• **AIM**
Output a verbatim copy of the data, cut off after the line that contains "OPTICAL_PITCH = 0.75".

• **COLLECTED MATERIAL**
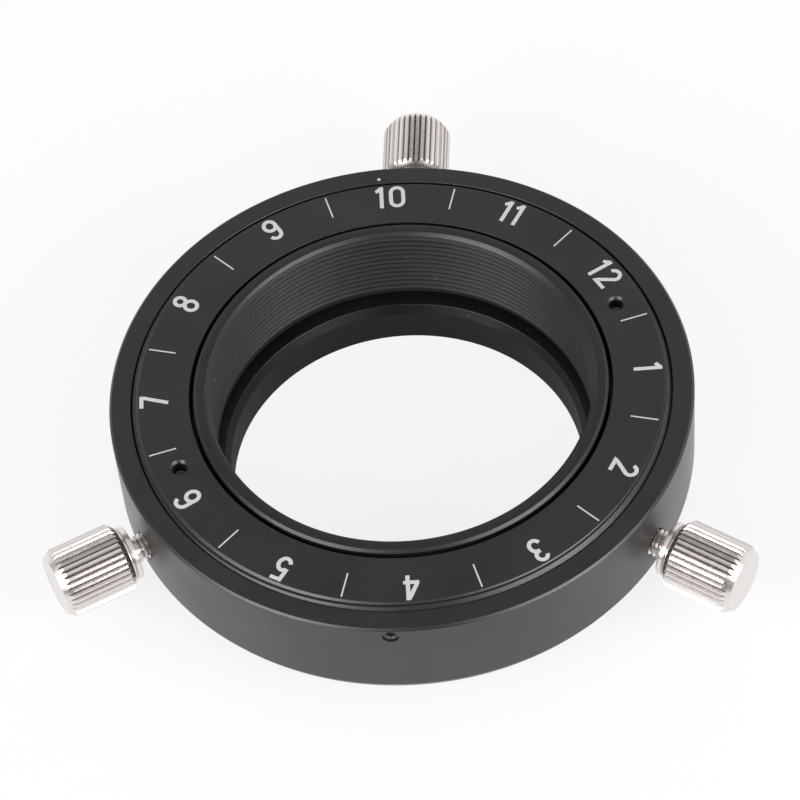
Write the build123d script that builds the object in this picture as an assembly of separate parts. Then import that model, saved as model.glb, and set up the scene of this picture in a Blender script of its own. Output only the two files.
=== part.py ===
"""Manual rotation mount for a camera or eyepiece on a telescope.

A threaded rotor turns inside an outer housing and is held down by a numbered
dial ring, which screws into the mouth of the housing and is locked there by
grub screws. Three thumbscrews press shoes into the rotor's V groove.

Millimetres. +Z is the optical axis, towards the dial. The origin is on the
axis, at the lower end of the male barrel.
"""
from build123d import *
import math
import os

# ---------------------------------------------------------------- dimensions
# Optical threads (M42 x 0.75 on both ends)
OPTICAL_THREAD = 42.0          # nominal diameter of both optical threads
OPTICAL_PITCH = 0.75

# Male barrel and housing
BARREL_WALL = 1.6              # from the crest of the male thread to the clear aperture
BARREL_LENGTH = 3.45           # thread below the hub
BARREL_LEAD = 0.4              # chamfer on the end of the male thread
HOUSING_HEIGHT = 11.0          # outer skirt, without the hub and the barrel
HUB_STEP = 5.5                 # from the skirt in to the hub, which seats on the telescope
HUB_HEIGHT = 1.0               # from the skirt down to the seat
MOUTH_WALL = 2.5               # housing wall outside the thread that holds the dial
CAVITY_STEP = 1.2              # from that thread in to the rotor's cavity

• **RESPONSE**
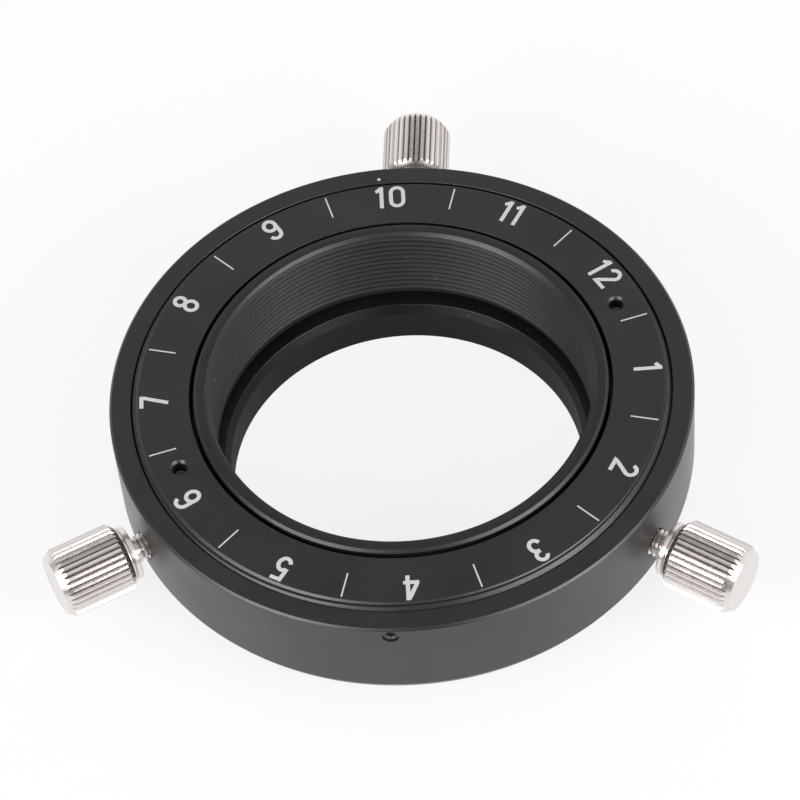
Write the build123d script that builds the object in this picture as an assembly of separate parts. Then import that model, saved as model.glb, and set up the scene of this picture in a Blender script of its own. Output only the two files.
=== part.py ===
"""Manual rotation mount for a camera or eyepiece on a telescope.

A threaded rotor turns inside an outer housing and is held down by a numbered
dial ring, which screws into the mouth of the housing and is locked there by
grub screws. Three thumbscrews press shoes into the rotor's V groove.

Millimetres. +Z is the optical axis, towards the dial. The origin is on the
axis, at the lower end of the male barrel.
"""
from build123d import *
import math
import os

# ---------------------------------------------------------------- dimensions
# Optical threads (M42 x 0.75 on both ends)
OPTICAL_THREAD = 42.0          # nominal diameter of both optical threads
OPTICAL_PITCH = 0.75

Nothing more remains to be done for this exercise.